# Start of Supplied data
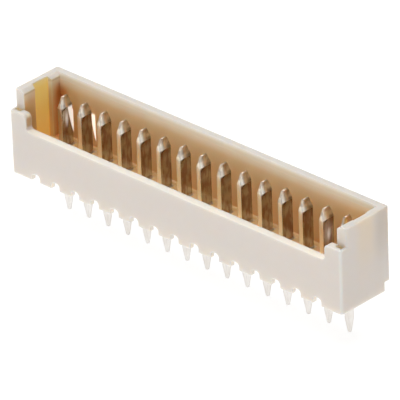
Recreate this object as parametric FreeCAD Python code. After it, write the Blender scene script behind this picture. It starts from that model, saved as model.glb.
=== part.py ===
"""Straight shrouded pin header: a moulded housing, open at the top, around one row of flat contacts.

Millimetres, +Z up. The origin is the middle of the contact row, on the face of the circuit board.
X runs along the row, and Y from the low front wall to the full back wall. The solder tails point down,
and the plug comes in from above.
"""
import FreeCAD
import Part
import math
import os
from FreeCAD import Vector

# Contact row
CONTACTS = 15
PITCH = 1.25
END_MARGIN = 1.5            # middle of the last contact to the end face of the housing

# Housing, outside
FRONT_REACH = 2.075         # contact row to the front face
BACK_REACH = 1.125          # contact row to the back face
HEIGHT = 4.2                # board to rim
CORNER_ROUND = 0.12         # upright outer corners
RIM_ROUND = 0.04            # outer top edges

# Housing, walls
FRONT_WALL = 0.4
FRONT_WALL_TOP = 2.45       # board to the top of the low front wall
POST_TOP = 3.25             # board to the top of the corner posts
POST_WIDTH = 1.0            # end face to the post's inner side
POST_ROUND = 0.25           # inner top corner of each post
POST_FOOT_ROUND = 0.2       # hollow corner between each post and the low front wall
END_WALL = 0.55
END_SETBACK = 0.4           # front face to the front edge of the full-height end walls
BACK_WALL = 0.45
BACK_LEAD_IN_WIDTH = 0.1    # chamfers that guide the plug in at the rim
BACK_LEAD_IN_HEIGHT = 0.25
END_LEAD_IN_WIDTH = 0.2
END_LEAD_IN_HEIGHT = 0.15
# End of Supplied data
◆ Exercise details
In the listing above, reproduce the first line and each one after it through the line that contains "of flat contacts.".

◆ Final answer
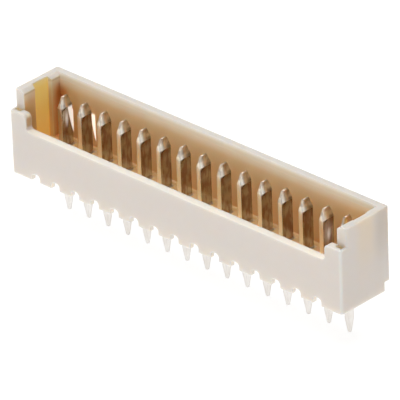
Recreate this object as parametric FreeCAD Python code. After it, write the Blender scene script behind this picture. It starts from that model, saved as model.glb.
=== part.py ===
"""Straight shrouded pin header: a moulded housing, open at the top, around one row of flat contacts.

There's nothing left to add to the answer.